>>>>>

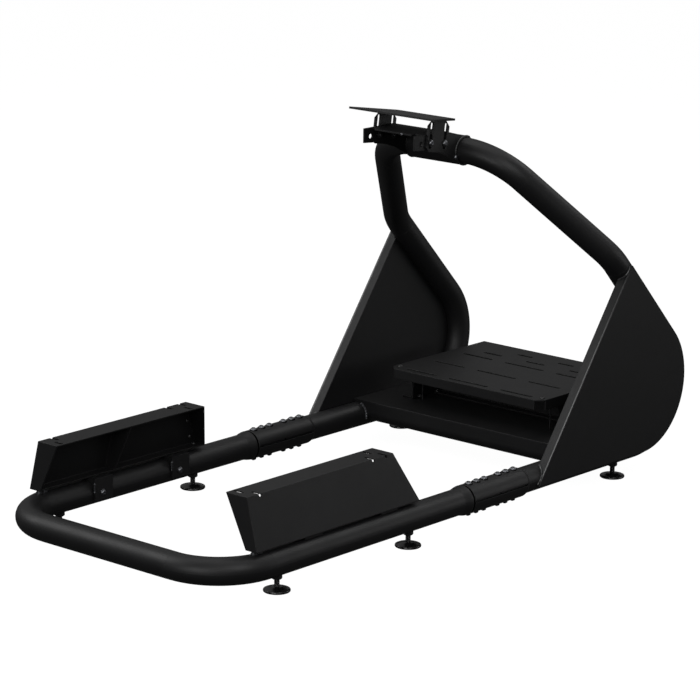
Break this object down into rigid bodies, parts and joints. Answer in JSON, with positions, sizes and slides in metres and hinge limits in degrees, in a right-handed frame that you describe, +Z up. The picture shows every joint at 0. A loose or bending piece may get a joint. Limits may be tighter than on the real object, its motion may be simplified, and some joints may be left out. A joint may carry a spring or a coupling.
{
  "type": "sim racing cockpit",
  "caption": "Open tubular steel seat-and-wheel frame with sheet side panels, slotted pedal deck, seat brackets and wheel mount.",
  "frame": {"origin": "middle of the footprint, on the floor under the levelling feet", "axes": "+X the driver's right, +Y from the seat end to the pedal end, +Z up"},
  "size_m": [0.6088, 1.3575, 0.7409],
  "materials": {
    "frame_powder_coat": "satin black powder coat",
    "panel_powder_coat": "fine matt black powder coat",
    "foot_steel": "black coated steel"
  },
  "bodies": {
    "frame": {"seat_loop": "frame_powder_coat", "left_joint_sleeve": "frame_powder_coat", "right_joint_sleeve": "frame_powder_coat", "left_side_tube": "frame_powder_coat", "right_side_tube": "frame_powder_coat", "wheel_hoop": "frame_powder_coat", "left_side_panel": "panel_powder_coat", "right_side_panel": "panel_powder_coat", "deck_base_plate": "panel_powder_coat", "pedal_deck": "panel_powder_coat", "left_deck_support": "panel_powder_coat", "right_deck_support": "panel_powder_coat", "left_seat_bracket": "panel_powder_coat", "right_seat_bracket": "panel_powder_coat", "left_front_seat_clamp": "frame_powder_coat", "left_rear_seat_clamp": "frame_powder_coat", "right_front_seat_clamp": "frame_powder_coat", "right_rear_seat_clamp": "frame_powder_coat", "left_mount_strap": "frame_powder_coat", "right_mount_strap": "frame_powder_coat", "wheel_mount_base": "panel_powder_coat", "left_front_foot_nut": "foot_steel", "left_middle_foot_nut": "foot_steel", "left_rear_foot_nut": "foot_steel", "right_front_foot_nut": "foot_steel", "right_middle_foot_nut": "foot_steel", "right_rear_foot_nut": "foot_steel"},
    "wheel_carriage": {"wheel_plate": "panel_powder_coat", "left_upright": "panel_powder_coat", "right_upright": "panel_powder_coat"},
    "left_front_foot_screw": {"left_front_foot": "foot_steel"},
    "left_middle_foot_screw": {"left_middle_foot": "foot_steel"},
    "left_rear_foot_screw": {"left_rear_foot": "foot_steel"},
    "right_front_foot_screw": {"right_front_foot": "foot_steel"},
    "right_middle_foot_screw": {"right_middle_foot": "foot_steel"},
    "right_rear_foot_screw": {"right_rear_foot": "foot_steel"}
  },
  "joints": [
    {"name": "wheel_plate_height", "type": "slide", "parent": "frame", "child": "wheel_carriage", "axis": [0, 0.1392, 0.9903], "range_m": [-0.012, 0.008]},
    {"name": "left_front_foot_height", "type": "slide", "parent": "frame", "child": "left_front_foot_screw", "axis": [0, 0, 1], "range_m": [-0.008, 0.006]},
    {"name": "left_middle_foot_height", "type": "slide", "parent": "frame", "child": "left_middle_foot_screw", "axis": [0, 0, 1], "range_m": [-0.008, 0.006]},
    {"name": "left_rear_foot_height", "type": "slide", "parent": "frame", "child": "left_rear_foot_screw", "axis": [0, 0, 1], "range_m": [-0.008, 0.006]},
    {"name": "right_front_foot_height", "type": "slide", "parent": "frame", "child": "right_front_foot_screw", "axis": [0, 0, 1], "range_m": [-0.008, 0.006]},
    {"name": "right_middle_foot_height", "type": "slide", "parent": "frame", "child": "right_middle_foot_screw", "axis": [0, 0, 1], "range_m": [-0.008, 0.006]},
    {"name": "right_rear_foot_height", "type": "slide", "parent": "frame", "child": "right_rear_foot_screw", "axis": [0, 0, 1], "range_m": [-0.008, 0.006]}
  ]
}
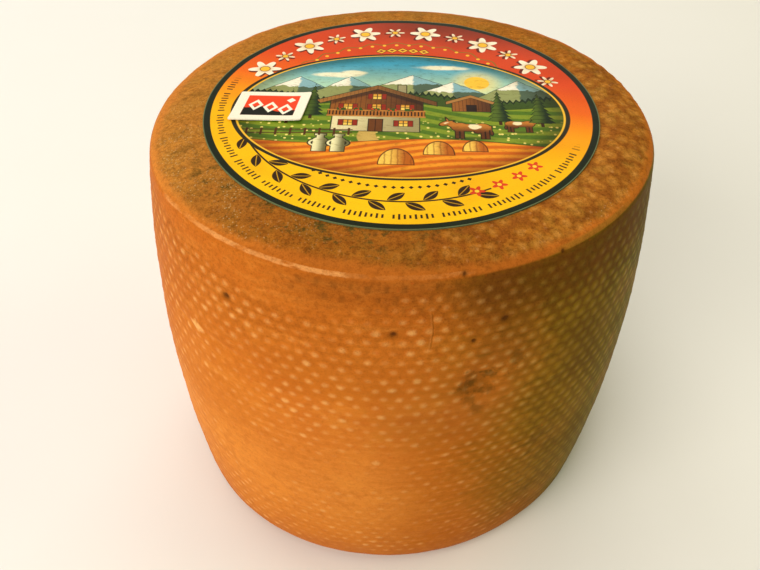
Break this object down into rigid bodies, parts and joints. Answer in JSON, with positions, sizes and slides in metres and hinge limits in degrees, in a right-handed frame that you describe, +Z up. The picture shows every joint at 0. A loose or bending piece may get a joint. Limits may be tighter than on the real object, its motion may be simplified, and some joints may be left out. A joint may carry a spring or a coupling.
{
  "type": "tete de moine cheese wheel",
  "caption": "Whole washed-rind mountain cheese: a squat barrel on a flat foot, with a round printed paper label and a small card sticker on its top.",
  "frame": {"origin": "centre of the flat foot that the wheel stands on", "axes": "+Z up, through the labelled top; -Y towards someone who reads the label upright, so +X is to their right"},
  "size_m": [0.111, 0.1105, 0.0925],
  "materials": {
    "rind": "satin",
    "label_paper": "satin",
    "card_paper": "satin"
  },
  "bodies": {
    "root": {"cheese_wheel": "rind", "round_label": "label_paper", "card_sticker": "card_paper"}
  },
  "joints": []
}
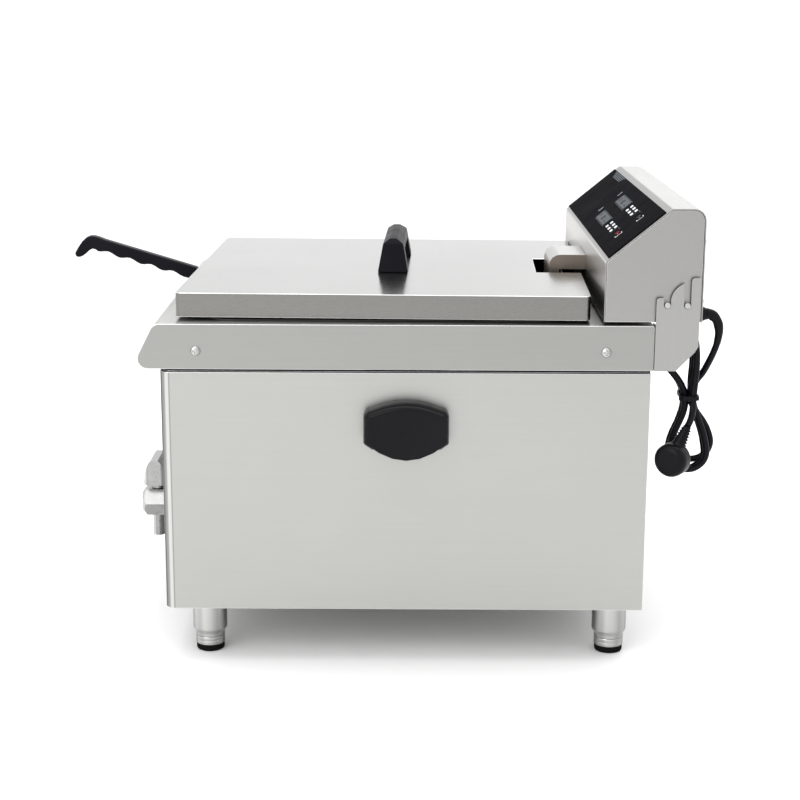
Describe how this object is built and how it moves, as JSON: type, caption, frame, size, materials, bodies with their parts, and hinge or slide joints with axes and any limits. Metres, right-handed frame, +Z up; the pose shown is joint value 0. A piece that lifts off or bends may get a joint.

<<<<<

WHAT THE TASK REQUIRES
Restate every line of the data word for word.

SOLUTION FOR THIS PROBLEM
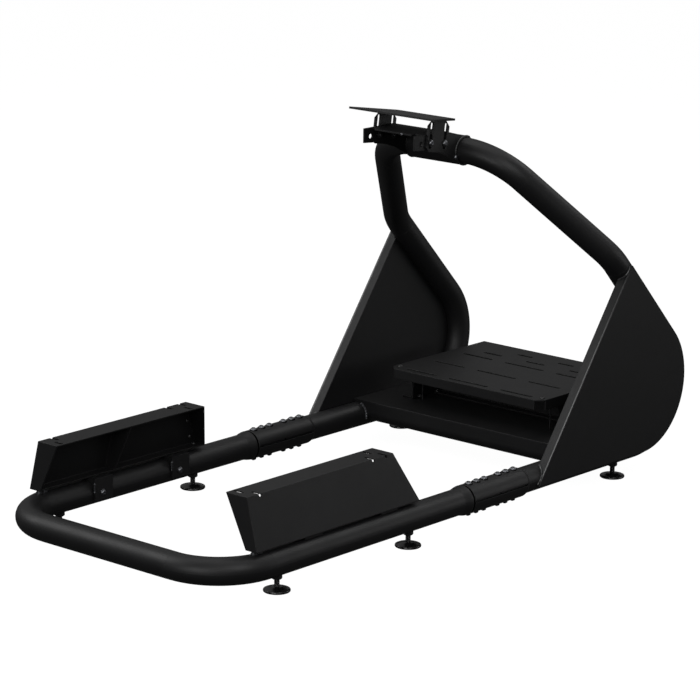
Break this object down into rigid bodies, parts and joints. Answer in JSON, with positions, sizes and slides in metres and hinge limits in degrees, in a right-handed frame that you describe, +Z up. The picture shows every joint at 0. A loose or bending piece may get a joint. Limits may be tighter than on the real object, its motion may be simplified, and some joints may be left out. A joint may carry a spring or a coupling.
{
  "type": "sim racing cockpit",
  "caption": "Open tubular steel seat-and-wheel frame with sheet side panels, slotted pedal deck, seat brackets and wheel mount.",
  "frame": {"origin": "middle of the footprint, on the floor under the levelling feet", "axes": "+X the driver's right, +Y from the seat end to the pedal end, +Z up"},
  "size_m": [0.6088, 1.3575, 0.7409],
  "materials": {
    "frame_powder_coat": "satin black powder coat",
    "panel_powder_coat": "fine matt black powder coat",
    "foot_steel": "black coated steel"
  },
  "bodies": {
    "frame": {"seat_loop": "frame_powder_coat", "left_joint_sleeve": "frame_powder_coat", "right_joint_sleeve": "frame_powder_coat", "left_side_tube": "frame_powder_coat", "right_side_tube": "frame_powder_coat", "wheel_hoop": "frame_powder_coat", "left_side_panel": "panel_powder_coat", "right_side_panel": "panel_powder_coat", "deck_base_plate": "panel_powder_coat", "pedal_deck": "panel_powder_coat", "left_deck_support": "panel_powder_coat", "right_deck_support": "panel_powder_coat", "left_seat_bracket": "panel_powder_coat", "right_seat_bracket": "panel_powder_coat", "left_front_seat_clamp": "frame_powder_coat", "left_rear_seat_clamp": "frame_powder_coat", "right_front_seat_clamp": "frame_powder_coat", "right_rear_seat_clamp": "frame_powder_coat", "left_mount_strap": "frame_powder_coat", "right_mount_strap": "frame_powder_coat", "wheel_mount_base": "panel_powder_coat", "left_front_foot_nut": "foot_steel", "left_middle_foot_nut": "foot_steel", "left_rear_foot_nut": "foot_steel", "right_front_foot_nut": "foot_steel", "right_middle_foot_nut": "foot_steel", "right_rear_foot_nut": "foot_steel"},
    "wheel_carriage": {"wheel_plate": "panel_powder_coat", "left_upright": "panel_powder_coat", "right_upright": "panel_powder_coat"},
    "left_front_foot_screw": {"left_front_foot": "foot_steel"},
    "left_middle_foot_screw": {"left_middle_foot": "foot_steel"},
    "left_rear_foot_screw": {"left_rear_foot": "foot_steel"},
    "right_front_foot_screw": {"right_front_foot": "foot_steel"},
    "right_middle_foot_screw": {"right_middle_foot": "foot_steel"},
    "right_rear_foot_screw": {"right_rear_foot": "foot_steel"}
  },
  "joints": [
    {"name": "wheel_plate_height", "type": "slide", "parent": "frame", "child": "wheel_carriage", "axis": [0, 0.1392, 0.9903], "range_m": [-0.012, 0.008]},
    {"name": "left_front_foot_height", "type": "slide", "parent": "frame", "child": "left_front_foot_screw", "axis": [0, 0, 1], "range_m": [-0.008, 0.006]},
    {"name": "left_middle_foot_height", "type": "slide", "parent": "frame", "child": "left_middle_foot_screw", "axis": [0, 0, 1], "range_m": [-0.008, 0.006]},
    {"name": "left_rear_foot_height", "type": "slide", "parent": "frame", "child": "left_rear_foot_screw", "axis": [0, 0, 1], "range_m": [-0.008, 0.006]},
    {"name": "right_front_foot_height", "type": "slide", "parent": "frame", "child": "right_front_foot_screw", "axis": [0, 0, 1], "range_m": [-0.008, 0.006]},
    {"name": "right_middle_foot_height", "type": "slide", "parent": "frame", "child": "right_middle_foot_screw", "axis": [0, 0, 1], "range_m": [-0.008, 0.006]},
    {"name": "right_rear_foot_height", "type": "slide", "parent": "frame", "child": "right_rear_foot_screw", "axis": [0, 0, 1], "range_m": [-0.008, 0.006]}
  ]
}
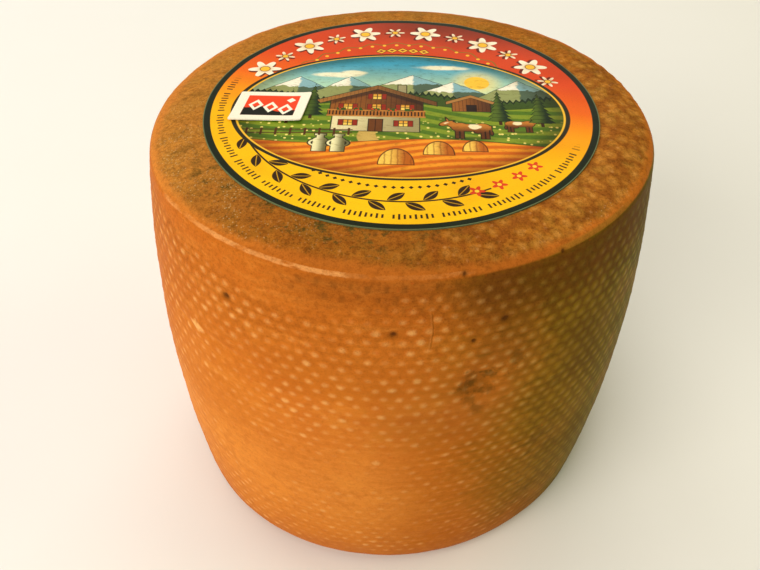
Break this object down into rigid bodies, parts and joints. Answer in JSON, with positions, sizes and slides in metres and hinge limits in degrees, in a right-handed frame that you describe, +Z up. The picture shows every joint at 0. A loose or bending piece may get a joint. Limits may be tighter than on the real object, its motion may be simplified, and some joints may be left out. A joint may carry a spring or a coupling.
{
  "type": "tete de moine cheese wheel",
  "caption": "Whole washed-rind mountain cheese: a squat barrel on a flat foot, with a round printed paper label and a small card sticker on its top.",
  "frame": {"origin": "centre of the flat foot that the wheel stands on", "axes": "+Z up, through the labelled top; -Y towards someone who reads the label upright, so +X is to their right"},
  "size_m": [0.111, 0.1105, 0.0925],
  "materials": {
    "rind": "satin",
    "label_paper": "satin",
    "card_paper": "satin"
  },
  "bodies": {
    "root": {"cheese_wheel": "rind", "round_label": "label_paper", "card_sticker": "card_paper"}
  },
  "joints": []
}
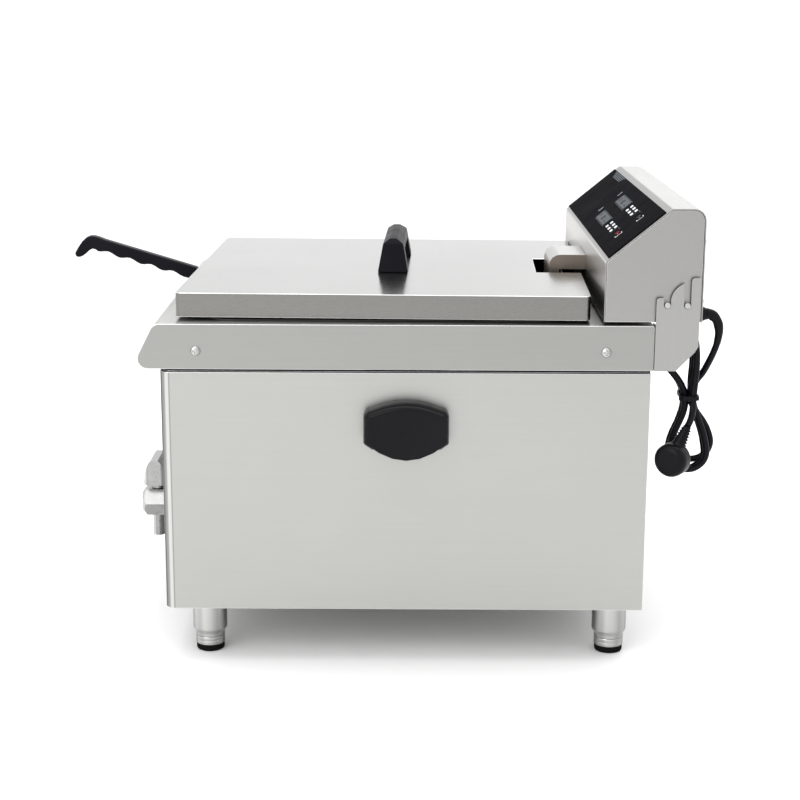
Describe how this object is built and how it moves, as JSON: type, caption, frame, size, materials, bodies with their parts, and hinge or slide joints with axes and any limits. Metres, right-handed frame, +Z up; the pose shown is joint value 0. A piece that lifts off or bends may get a joint.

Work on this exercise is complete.